— PROMPT —
Return the listing word for word, as given.

— MATERIAL PROVIDED —

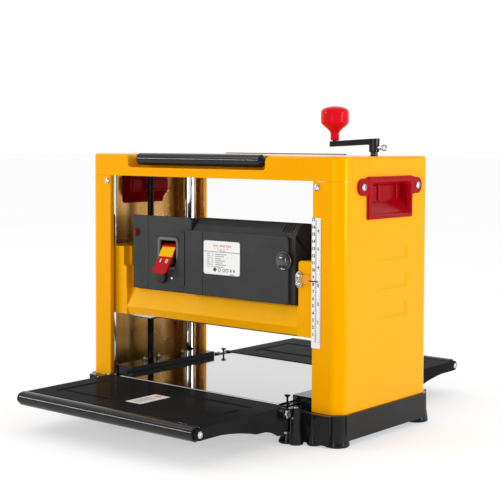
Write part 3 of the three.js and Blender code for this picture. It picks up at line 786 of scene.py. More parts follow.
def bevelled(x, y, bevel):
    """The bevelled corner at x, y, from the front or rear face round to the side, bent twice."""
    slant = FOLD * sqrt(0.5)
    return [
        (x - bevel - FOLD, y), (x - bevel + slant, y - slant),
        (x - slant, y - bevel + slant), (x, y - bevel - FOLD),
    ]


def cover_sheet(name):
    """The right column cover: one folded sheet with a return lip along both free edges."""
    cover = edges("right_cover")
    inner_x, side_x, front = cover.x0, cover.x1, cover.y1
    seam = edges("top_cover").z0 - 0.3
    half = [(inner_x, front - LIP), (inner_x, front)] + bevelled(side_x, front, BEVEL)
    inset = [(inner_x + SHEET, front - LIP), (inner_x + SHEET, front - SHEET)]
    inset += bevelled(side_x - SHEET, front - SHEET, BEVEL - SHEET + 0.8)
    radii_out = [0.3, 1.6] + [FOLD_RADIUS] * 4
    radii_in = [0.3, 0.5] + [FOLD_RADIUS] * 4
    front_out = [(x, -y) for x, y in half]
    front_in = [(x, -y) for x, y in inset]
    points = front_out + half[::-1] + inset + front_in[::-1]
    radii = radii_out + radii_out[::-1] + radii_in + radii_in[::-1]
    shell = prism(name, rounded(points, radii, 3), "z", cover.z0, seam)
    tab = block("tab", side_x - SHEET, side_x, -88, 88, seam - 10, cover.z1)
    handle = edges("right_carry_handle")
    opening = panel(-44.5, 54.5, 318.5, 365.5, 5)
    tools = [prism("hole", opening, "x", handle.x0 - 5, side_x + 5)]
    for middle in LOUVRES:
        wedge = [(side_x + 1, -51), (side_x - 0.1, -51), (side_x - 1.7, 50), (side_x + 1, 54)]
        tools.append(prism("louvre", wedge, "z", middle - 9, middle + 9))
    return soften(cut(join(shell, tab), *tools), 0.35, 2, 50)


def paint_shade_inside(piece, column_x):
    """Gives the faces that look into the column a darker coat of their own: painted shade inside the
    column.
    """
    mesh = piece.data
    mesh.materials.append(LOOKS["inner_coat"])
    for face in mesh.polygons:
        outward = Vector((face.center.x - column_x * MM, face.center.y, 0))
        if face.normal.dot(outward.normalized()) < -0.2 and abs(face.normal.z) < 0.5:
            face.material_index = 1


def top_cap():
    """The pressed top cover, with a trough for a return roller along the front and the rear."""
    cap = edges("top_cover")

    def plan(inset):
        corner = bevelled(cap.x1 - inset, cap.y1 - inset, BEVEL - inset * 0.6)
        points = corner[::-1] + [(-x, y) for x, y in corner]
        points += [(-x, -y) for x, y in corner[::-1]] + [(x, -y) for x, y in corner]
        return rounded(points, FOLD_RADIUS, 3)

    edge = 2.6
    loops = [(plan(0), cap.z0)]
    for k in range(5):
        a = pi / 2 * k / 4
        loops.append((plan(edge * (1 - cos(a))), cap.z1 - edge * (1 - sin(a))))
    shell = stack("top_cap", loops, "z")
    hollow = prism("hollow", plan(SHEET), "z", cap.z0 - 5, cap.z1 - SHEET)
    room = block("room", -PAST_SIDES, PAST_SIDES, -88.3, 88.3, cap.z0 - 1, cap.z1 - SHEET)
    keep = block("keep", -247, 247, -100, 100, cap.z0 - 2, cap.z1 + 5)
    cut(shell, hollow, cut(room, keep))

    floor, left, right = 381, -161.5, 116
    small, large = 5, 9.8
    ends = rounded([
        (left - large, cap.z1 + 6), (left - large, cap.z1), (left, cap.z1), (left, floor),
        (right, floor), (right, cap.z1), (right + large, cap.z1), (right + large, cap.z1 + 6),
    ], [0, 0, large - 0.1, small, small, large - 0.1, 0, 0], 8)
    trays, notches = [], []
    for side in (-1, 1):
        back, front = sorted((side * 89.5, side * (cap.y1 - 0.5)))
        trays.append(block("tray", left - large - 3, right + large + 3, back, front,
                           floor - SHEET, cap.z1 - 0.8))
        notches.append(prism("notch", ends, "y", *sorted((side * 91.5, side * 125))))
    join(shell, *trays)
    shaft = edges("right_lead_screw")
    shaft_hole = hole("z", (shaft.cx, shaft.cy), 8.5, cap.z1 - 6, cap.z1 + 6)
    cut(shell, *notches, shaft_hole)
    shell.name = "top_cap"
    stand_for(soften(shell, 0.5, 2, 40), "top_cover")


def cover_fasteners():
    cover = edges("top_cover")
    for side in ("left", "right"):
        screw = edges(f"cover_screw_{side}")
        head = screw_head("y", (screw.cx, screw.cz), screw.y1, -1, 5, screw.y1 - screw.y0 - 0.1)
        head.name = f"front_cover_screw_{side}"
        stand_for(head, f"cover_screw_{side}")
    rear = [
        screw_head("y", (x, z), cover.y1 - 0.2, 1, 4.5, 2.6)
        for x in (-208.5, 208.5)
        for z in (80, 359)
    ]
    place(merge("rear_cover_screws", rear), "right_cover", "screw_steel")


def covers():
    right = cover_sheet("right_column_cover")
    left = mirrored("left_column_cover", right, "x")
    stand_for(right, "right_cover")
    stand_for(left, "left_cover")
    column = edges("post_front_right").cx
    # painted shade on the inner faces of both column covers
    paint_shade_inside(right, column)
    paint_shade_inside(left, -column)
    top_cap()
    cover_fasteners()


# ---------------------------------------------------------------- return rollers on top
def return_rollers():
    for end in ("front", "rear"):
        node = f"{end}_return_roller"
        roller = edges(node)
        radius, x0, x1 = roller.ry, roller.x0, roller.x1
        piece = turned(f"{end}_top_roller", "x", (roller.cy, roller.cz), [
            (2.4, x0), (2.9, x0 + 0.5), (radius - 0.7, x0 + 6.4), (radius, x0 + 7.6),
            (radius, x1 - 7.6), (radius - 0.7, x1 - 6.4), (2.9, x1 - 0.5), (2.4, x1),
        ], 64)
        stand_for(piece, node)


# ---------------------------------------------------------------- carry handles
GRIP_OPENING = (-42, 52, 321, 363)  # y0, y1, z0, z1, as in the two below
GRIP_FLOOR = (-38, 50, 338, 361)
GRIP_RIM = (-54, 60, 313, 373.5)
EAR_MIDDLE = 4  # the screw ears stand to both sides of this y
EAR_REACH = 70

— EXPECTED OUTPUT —
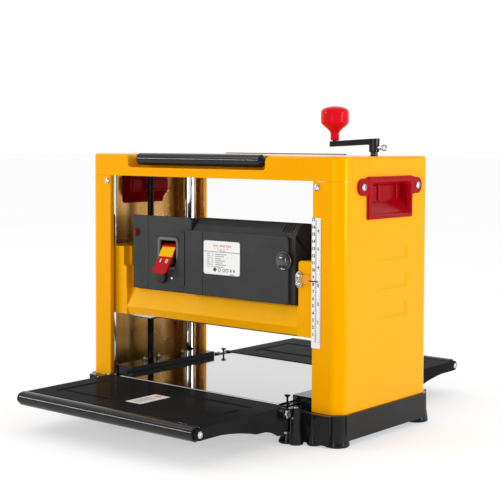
Write part 3 of the three.js and Blender code for this picture. It picks up at line 786 of scene.py. More parts follow.
def bevelled(x, y, bevel):
    """The bevelled corner at x, y, from the front or rear face round to the side, bent twice."""
    slant = FOLD * sqrt(0.5)
    return [
        (x - bevel - FOLD, y), (x - bevel + slant, y - slant),
        (x - slant, y - bevel + slant), (x, y - bevel - FOLD),
    ]


def cover_sheet(name):
    """The right column cover: one folded sheet with a return lip along both free edges."""
    cover = edges("right_cover")
    inner_x, side_x, front = cover.x0, cover.x1, cover.y1
    seam = edges("top_cover").z0 - 0.3
    half = [(inner_x, front - LIP), (inner_x, front)] + bevelled(side_x, front, BEVEL)
    inset = [(inner_x + SHEET, front - LIP), (inner_x + SHEET, front - SHEET)]
    inset += bevelled(side_x - SHEET, front - SHEET, BEVEL - SHEET + 0.8)
    radii_out = [0.3, 1.6] + [FOLD_RADIUS] * 4
    radii_in = [0.3, 0.5] + [FOLD_RADIUS] * 4
    front_out = [(x, -y) for x, y in half]
    front_in = [(x, -y) for x, y in inset]
    points = front_out + half[::-1] + inset + front_in[::-1]
    radii = radii_out + radii_out[::-1] + radii_in + radii_in[::-1]
    shell = prism(name, rounded(points, radii, 3), "z", cover.z0, seam)
    tab = block("tab", side_x - SHEET, side_x, -88, 88, seam - 10, cover.z1)
    handle = edges("right_carry_handle")
    opening = panel(-44.5, 54.5, 318.5, 365.5, 5)
    tools = [prism("hole", opening, "x", handle.x0 - 5, side_x + 5)]
    for middle in LOUVRES:
        wedge = [(side_x + 1, -51), (side_x - 0.1, -51), (side_x - 1.7, 50), (side_x + 1, 54)]
        tools.append(prism("louvre", wedge, "z", middle - 9, middle + 9))
    return soften(cut(join(shell, tab), *tools), 0.35, 2, 50)


def paint_shade_inside(piece, column_x):
    """Gives the faces that look into the column a darker coat of their own: painted shade inside the
    column.
    """
    mesh = piece.data
    mesh.materials.append(LOOKS["inner_coat"])
    for face in mesh.polygons:
        outward = Vector((face.center.x - column_x * MM, face.center.y, 0))
        if face.normal.dot(outward.normalized()) < -0.2 and abs(face.normal.z) < 0.5:
            face.material_index = 1


def top_cap():
    """The pressed top cover, with a trough for a return roller along the front and the rear."""
    cap = edges("top_cover")

    def plan(inset):
        corner = bevelled(cap.x1 - inset, cap.y1 - inset, BEVEL - inset * 0.6)
        points = corner[::-1] + [(-x, y) for x, y in corner]
        points += [(-x, -y) for x, y in corner[::-1]] + [(x, -y) for x, y in corner]
        return rounded(points, FOLD_RADIUS, 3)

    edge = 2.6
    loops = [(plan(0), cap.z0)]
    for k in range(5):
        a = pi / 2 * k / 4
        loops.append((plan(edge * (1 - cos(a))), cap.z1 - edge * (1 - sin(a))))
    shell = stack("top_cap", loops, "z")
    hollow = prism("hollow", plan(SHEET), "z", cap.z0 - 5, cap.z1 - SHEET)
    room = block("room", -PAST_SIDES, PAST_SIDES, -88.3, 88.3, cap.z0 - 1, cap.z1 - SHEET)
    keep = block("keep", -247, 247, -100, 100, cap.z0 - 2, cap.z1 + 5)
    cut(shell, hollow, cut(room, keep))

    floor, left, right = 381, -161.5, 116
    small, large = 5, 9.8
    ends = rounded([
        (left - large, cap.z1 + 6), (left - large, cap.z1), (left, cap.z1), (left, floor),
        (right, floor), (right, cap.z1), (right + large, cap.z1), (right + large, cap.z1 + 6),
    ], [0, 0, large - 0.1, small, small, large - 0.1, 0, 0], 8)
    trays, notches = [], []
    for side in (-1, 1):
        back, front = sorted((side * 89.5, side * (cap.y1 - 0.5)))
        trays.append(block("tray", left - large - 3, right + large + 3, back, front,
                           floor - SHEET, cap.z1 - 0.8))
        notches.append(prism("notch", ends, "y", *sorted((side * 91.5, side * 125))))
    join(shell, *trays)
    shaft = edges("right_lead_screw")
    shaft_hole = hole("z", (shaft.cx, shaft.cy), 8.5, cap.z1 - 6, cap.z1 + 6)
    cut(shell, *notches, shaft_hole)
    shell.name = "top_cap"
    stand_for(soften(shell, 0.5, 2, 40), "top_cover")


def cover_fasteners():
    cover = edges("top_cover")
    for side in ("left", "right"):
        screw = edges(f"cover_screw_{side}")
        head = screw_head("y", (screw.cx, screw.cz), screw.y1, -1, 5, screw.y1 - screw.y0 - 0.1)
        head.name = f"front_cover_screw_{side}"
        stand_for(head, f"cover_screw_{side}")
    rear = [
        screw_head("y", (x, z), cover.y1 - 0.2, 1, 4.5, 2.6)
        for x in (-208.5, 208.5)
        for z in (80, 359)
    ]
    place(merge("rear_cover_screws", rear), "right_cover", "screw_steel")


def covers():
    right = cover_sheet("right_column_cover")
    left = mirrored("left_column_cover", right, "x")
    stand_for(right, "right_cover")
    stand_for(left, "left_cover")
    column = edges("post_front_right").cx
    # painted shade on the inner faces of both column covers
    paint_shade_inside(right, column)
    paint_shade_inside(left, -column)
    top_cap()
    cover_fasteners()


# ---------------------------------------------------------------- return rollers on top
def return_rollers():
    for end in ("front", "rear"):
        node = f"{end}_return_roller"
        roller = edges(node)
        radius, x0, x1 = roller.ry, roller.x0, roller.x1
        piece = turned(f"{end}_top_roller", "x", (roller.cy, roller.cz), [
            (2.4, x0), (2.9, x0 + 0.5), (radius - 0.7, x0 + 6.4), (radius, x0 + 7.6),
            (radius, x1 - 7.6), (radius - 0.7, x1 - 6.4), (2.9, x1 - 0.5), (2.4, x1),
        ], 64)
        stand_for(piece, node)


# ---------------------------------------------------------------- carry handles
GRIP_OPENING = (-42, 52, 321, 363)  # y0, y1, z0, z1, as in the two below
GRIP_FLOOR = (-38, 50, 338, 361)
GRIP_RIM = (-54, 60, 313, 373.5)
EAR_MIDDLE = 4  # the screw ears stand to both sides of this y
EAR_REACH = 70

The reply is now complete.